A summer camp for data scientists who want to do more than optimize ad clicks
Open curriculum from a fellowship that trains researchers to build ML/AI projects with government agencies and nonprofits.

What it does
This repo is the public handbook and curriculum for the Data Science for Social Good Fellowship, a project-based summer program run since 2013 (now through CMU and the DSSG Foundation). It collects tutorials, manuals, and workshop materials used to train fellows who work directly with public-sector partners on education, health, criminal justice, and energy projects. The content is split between a fellow manual (orientation, conduct, schedules) and a broad curriculum covering everything from web scraping and reproducible ETL to causal inference, ethics in ML for public policy, and presentation skills.
The interesting bit
The guide treats “data scientist for social good” as a distinct role requiring social science literacy, project scoping ability, and explicit ethics training—not just modeling chops.
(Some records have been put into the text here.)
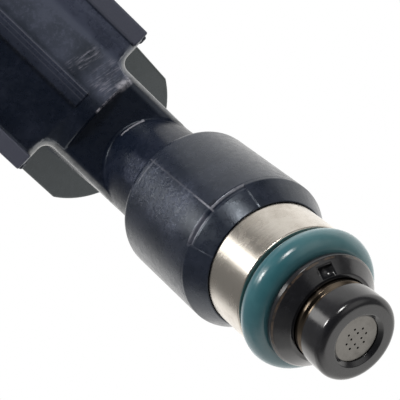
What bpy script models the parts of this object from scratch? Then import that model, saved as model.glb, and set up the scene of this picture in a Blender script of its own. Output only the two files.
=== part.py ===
"""Top-feed port fuel injector, one object per real piece.

Axes: Z is the valve axis, +Z towards the fuel inlet, the spray tip points down. The electrical
connector leans out towards -Y. The origin is the centre of the lower sealing ring.
All driving dimensions are in millimetres and named below; heights are above the origin.
"""

import math

import bmesh
import bpy
from mathutils import Matrix, Vector

MM = 0.001
SEG = 40  # facets round every turned piece, the same for all so that running gaps stay even

# lower seal, cap and spray tip
RING_R = 5.75  # centre-line radius of both sealing rings
RING_SECTION_R = 1.52
SEAT_R = 4.15  # bare metal tube that carries the sealing rings
NECK_R = 3.9  # bare metal just above the nozzle cap
PLATE_Z = -7.4  # front face of the orifice plate
PLATE_T = 0.25
PLATE_R = 2.85
HOLE_R = 0.12
CAP_R = 4.35
CAP_TIP_Z = -7.85
CAP_TOP_Z = -4.95
CAP_ROUND = 0.9
CAP_BORE_R = 3.6
RETAINER_R = 5.88
RETAINER_Z = (-3.72, -1.65)

# valve
BODY_BORE_R = 3.0
SEAT_BLOCK_Z = (-7.1, -3.85)
SEAT_BLOCK_R = 2.95
OUTLET_R = 0.7
CONE_START_Z = -6.1
BALL_R = 1.75
BALL_Z = -4.30
NEEDLE_R = 1.25
NEEDLE_BORE_R = 0.8
NEEDLE_Z = (-2.68, 8.0)
ARMATURE_R = 2.9
ARMATURE_Z = (6.2, 12.6)
SPRING_SEAT_Z = 9.5
AIR_GAP = 0.15
SPRING_R = 1.36
SPRING_WIRE_R = 0.21
SPRING_TOP_Z = 19.0
SPRING_TURNS = 7.5
CORE_BORE_R = 1.8

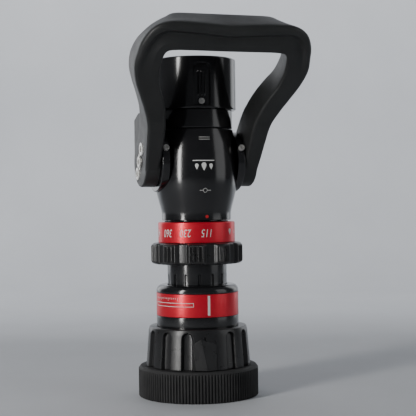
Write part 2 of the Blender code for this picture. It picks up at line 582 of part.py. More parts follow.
def make_bail(bail_frame):
    """The handle with its hubs; its frame's Z runs along the arms."""
    bail = add_node("bail_handle", bail_mesh(), "bail_black", bail_frame)
    lean = math.radians(BAIL_LEAN)
    ear_outline = []
    for forward, up in ((-19.0, 4.0), (-19.0, 32.6), (-6.0, 37.2), (14.0, 30.0), (4.0, 4.0)):
        along = forward * math.sin(lean) + up * math.cos(lean)
        behind = -forward * math.cos(lean) + up * math.sin(lean)
        ear_outline.append((behind, along))
    for side, sign in (("left", -1), ("right", 1)):
        inset = 1.2
        hub = rod_mesh("hub_" + side, ((sign * HUB_INNER, HUB_R), (sign * (HUB_OUTER - inset), HUB_R),
                                       (sign * HUB_OUTER, HUB_R - inset)), 32, 5.6)
        combine(bail, hub, "UNION")
        if side == EAR_SIDE:
            ear_low, ear_high = sorted((sign * (HUB_INNER + 0.9), sign * (HUB_OUTER - 0.6)))
            combine(bail, prism_mesh("ear", ear_outline, ear_low, ear_high), "UNION")
        hole_half = SQUARE_HALF + GAP + 0.2
        hole_low, hole_high = sorted((sign * 30.0, sign * 46.0))
        drive = box_mesh("drive_" + side, (hole_low, -hole_half, -hole_half),
                         (hole_high, hole_half, hole_half))
        combine(bail, drive)
        for place, height in (("upper", UPPER_SCREW), ("lower", LOWER_SCREW)):
            steps = sorted(((sign * 31.0, SCREW_SHANK_R + GAP), (sign * HEAD_FLOOR, SCREW_SHANK_R + GAP)))
            shank_hole = rod_mesh("hole_" + side + place, steps, 10)
            shank_hole.transform(Matrix.Translation((0, 0, height * MM)))
            combine(bail, shank_hole)
            head_steps = sorted(((sign * (HEAD_FLOOR - 0.01), SCREW_HEAD_R + GAP),
                                 (sign * 46.0, SCREW_HEAD_R + GAP)))
            seat = rod_mesh("seat_" + side + place, head_steps, 16)
            seat.transform(Matrix.Translation((0, 0, height * MM)))
            combine(bail, seat)
            proud = 1.7 if place == "upper" else 0.7
            screw_steps = [(sign * 33.4, SCREW_SHANK_R), (sign * (HEAD_FLOOR + GAP), SCREW_SHANK_R),
                           (sign * (HEAD_FLOOR + GAP), SCREW_HEAD_R),
                           (sign * (HUB_OUTER + proud - 0.7), SCREW_HEAD_R),
                           (sign * (HUB_OUTER + proud), SCREW_HEAD_R - 0.9)]
            screw = rod_mesh("handle_screw_" + place + "_" + side, screw_steps, 16)
            screw.transform(Matrix.Translation((0, 0, height * MM)))
            add_node("handle_screw_" + place + "_" + side, screw, "stainless", bail_frame)
        make_trunnion(bail_frame, side, sign)


def make_trunnion(bail_frame, side, sign):
    """One trunnion: a tongue in the ball's slot, a round journal and a square end in the hub."""
    journal = rod_mesh("trunnion_" + side, ((sign * 24.9, TRUNNION_R), (sign * 32.4, TRUNNION_R)), 24)
    node = add_node("trunnion_" + side, journal, "stainless", bail_frame)
    tongue_low, tongue_high = sorted((sign * 19.2, sign * 25.5))
    tongue = box_mesh("tongue_" + side, (tongue_low, -2.5, -5.0), (tongue_high, 2.5, 5.0))
    combine(node, tongue, "UNION")
    square_low, square_high = sorted((sign * 32.3, sign * (HUB_OUTER + 0.7)))
    square = box_mesh("square_" + side, (square_low, -SQUARE_HALF, -SQUARE_HALF),
                      (square_high, SQUARE_HALF, SQUARE_HALF))
    combine(node, square, "UNION")


def make_journals(root_frame, side, sign):
    """The bushing and the seal that one trunnion turns in."""
    low, high = sorted((sign * 28.1, sign * 32.2))
    bushing = turned_mesh("bushing_" + side, [(6.3, low), (BUSHING_R, low), (BUSHING_R, high),
                                              (6.3, high)], even_angles(24))
    bushing.transform(Matrix.Translation((0, 0, PIVOT_Z * MM)) @ Matrix.Rotation(math.pi / 2, 4, "Y"))
    add_node("trunnion_bushing_" + side, bushing, "bronze", root_frame)
    seal = seal_mesh("trunnion_seal_" + side, 7.0, sign * 27.2, 0.65, 24)
    seal.transform(Matrix.Translation((0, 0, PIVOT_Z * MM)) @ Matrix.Rotation(math.pi / 2, 4, "Y"))
    add_node("trunnion_seal_" + side, seal, "seal_rubber", root_frame)


def make_ball(ball_frame):
    """The valve ball with its waterway along Z when open and a slot for each trunnion."""
    sphere = bmesh.new()
    bmesh.ops.create_uvsphere(sphere, u_segments=28, v_segments=14, radius=BALL_R * MM)
    mesh = bpy.data.meshes.new("valve_ball")
    sphere.to_mesh(mesh)
    sphere.free()
    ball = add_node("valve_ball", mesh, "stainless", ball_frame)
    port = turned_mesh("waterway", [(0.0, -30.0), (PORT_R, -30.0), (PORT_R, 30.0), (0.0, 30.0)],
                       even_angles(32, 4.5), closed=False)
    combine(ball, port)
    lean = Matrix.Rotation(math.radians(BAIL_LEAN), 4, "X")
    for sign in (-1, 1):
        slot_low, slot_high = sorted((sign * 18.8, sign * 30.0))
        slot = box_mesh("slot", (slot_low, -2.8, -5.4), (slot_high, 2.8, 5.4))
        slot.transform(lean)
        combine(ball, slot)


def main():
    """Build the nozzle, body by body."""
    clear_scene()
    axis = (0.0, AXIS_Y, 0.0)
    root = add_frame("valve_frame", axis)
    guide = add_frame("guide_frame", (0, 0, 0), root)
    sleeve = add_frame("sleeve_frame", (0, 0, 0), guide)
    flow = add_frame("flow_frame", (0, 0, 0), root)
    coupling = add_frame("coupling_frame", (0, 0, 0), root)
    ball = add_frame("ball_frame", (0, 0, PIVOT_Z), root)
    bail = add_frame("bail_frame", (0, 0, 0), ball, (math.radians(BAIL_LEAN), 0, 0))
    make_tip(sleeve, guide)
    make_barrel(root)
    make_flow_selector(flow)
    make_valve_body(root)
    for side, sign in (("left", -1), ("right", 1)):
        make_journals(root, side, sign)
    make_coupling(coupling)
    make_ball(ball)
    make_bail(bail)


main()
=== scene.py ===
"""Looks for a selectable-flow fire hose nozzle with a bail handle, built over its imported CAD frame."""

import json
import math

import bmesh
import bpy
import numpy as np
from mathutils import Matrix, Vector


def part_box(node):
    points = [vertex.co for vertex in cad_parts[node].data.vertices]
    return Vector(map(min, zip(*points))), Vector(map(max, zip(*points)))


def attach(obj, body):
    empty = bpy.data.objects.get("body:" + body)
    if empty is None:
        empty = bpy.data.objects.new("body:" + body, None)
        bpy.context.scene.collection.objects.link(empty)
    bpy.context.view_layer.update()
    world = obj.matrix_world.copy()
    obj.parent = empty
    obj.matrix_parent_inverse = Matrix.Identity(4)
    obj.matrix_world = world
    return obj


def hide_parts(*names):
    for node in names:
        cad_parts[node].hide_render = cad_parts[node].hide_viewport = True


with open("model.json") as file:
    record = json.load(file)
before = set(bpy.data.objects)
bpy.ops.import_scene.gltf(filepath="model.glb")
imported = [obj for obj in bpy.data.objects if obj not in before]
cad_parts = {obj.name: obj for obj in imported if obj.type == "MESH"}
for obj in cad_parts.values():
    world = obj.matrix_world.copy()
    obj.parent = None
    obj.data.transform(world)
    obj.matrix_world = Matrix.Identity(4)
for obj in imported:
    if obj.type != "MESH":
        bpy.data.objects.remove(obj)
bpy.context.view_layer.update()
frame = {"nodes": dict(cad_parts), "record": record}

MM = 0.001
FRONT = -90.0
bumper_low, bumper_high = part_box("bumper_ring")
AXIS_Y = (bumper_low.y + bumper_high.y) / 2 / MM
PIVOT_Z = 177.5
BAIL_LEAN = math.radians(40.0)
KEYWAYS = 14
GRIP_GROOVES = 14
FOG_TEETH = 14
BARREL_R = 22.7
SWIVEL_R = 31.2
BAND_R = 31.3
DIAL_R = 29.3
HUB_R, HUB_OUTER = 19.0, 43.8
HANDLE_SCREWS = (("upper", 12.0, 1.7), ("lower", -11.5, 0.7))
BAIL_WIDTH_HUB, BAIL_WIDTH_ARM, BAIL_WIDTH_BAR = 37.6, 25.5, 28.0
BAIL_ARM_START, BAIL_BAR_START = 46.0, 126.0
VIEW_TURN = 17.5
CAMERA_DISTANCE, CAMERA_HEIGHT, CAMERA_ROLL = 0.835, 0.146, -0.76
SENSOR_MM, LENS_MM = 36.0, 94.4135
LENS_SHIFT_X, LENS_SHIFT_Y = 0.0283654, -0.0120192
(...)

The curriculum is CC-BY licensed and explicitly welcomes outsiders, not just admitted fellows.
Key highlights
- Covers the full stack: Python/SQL, GIS, record linkage, network analysis, operations research, plus “living in the terminal” and dotfiles
- Includes unusual public-sector topics: data security primers, reproducible ETL, causal inference, and ethics/fairness/bias sessions
- Provides orientation schedules from 2016 and 2022, plus a high-level summer plan, for anyone replicating the program
- Wiki covers practical infrastructure: S3 access, Jupyter on EC2, SQL Server to Postgres, killing runaway queries
- Built with mkdocs and served via GitHub Pages; contribution workflow is documented
Caveats
- The mkdocs build currently requires a
$(pwd)workaround due to a dependency bug - Most curriculum content is linked as subdirectories or PDFs; depth and freshness of individual tutorials varies and isn’t audited here
Verdict
Worth bookmarking if you work at the intersection of ML and public policy, or if you’re designing a similar fellowship. Purely commercial data scientists will find the ethics and scoping material more relevant than the technical tutorials, which overlap with standard bootcamp content.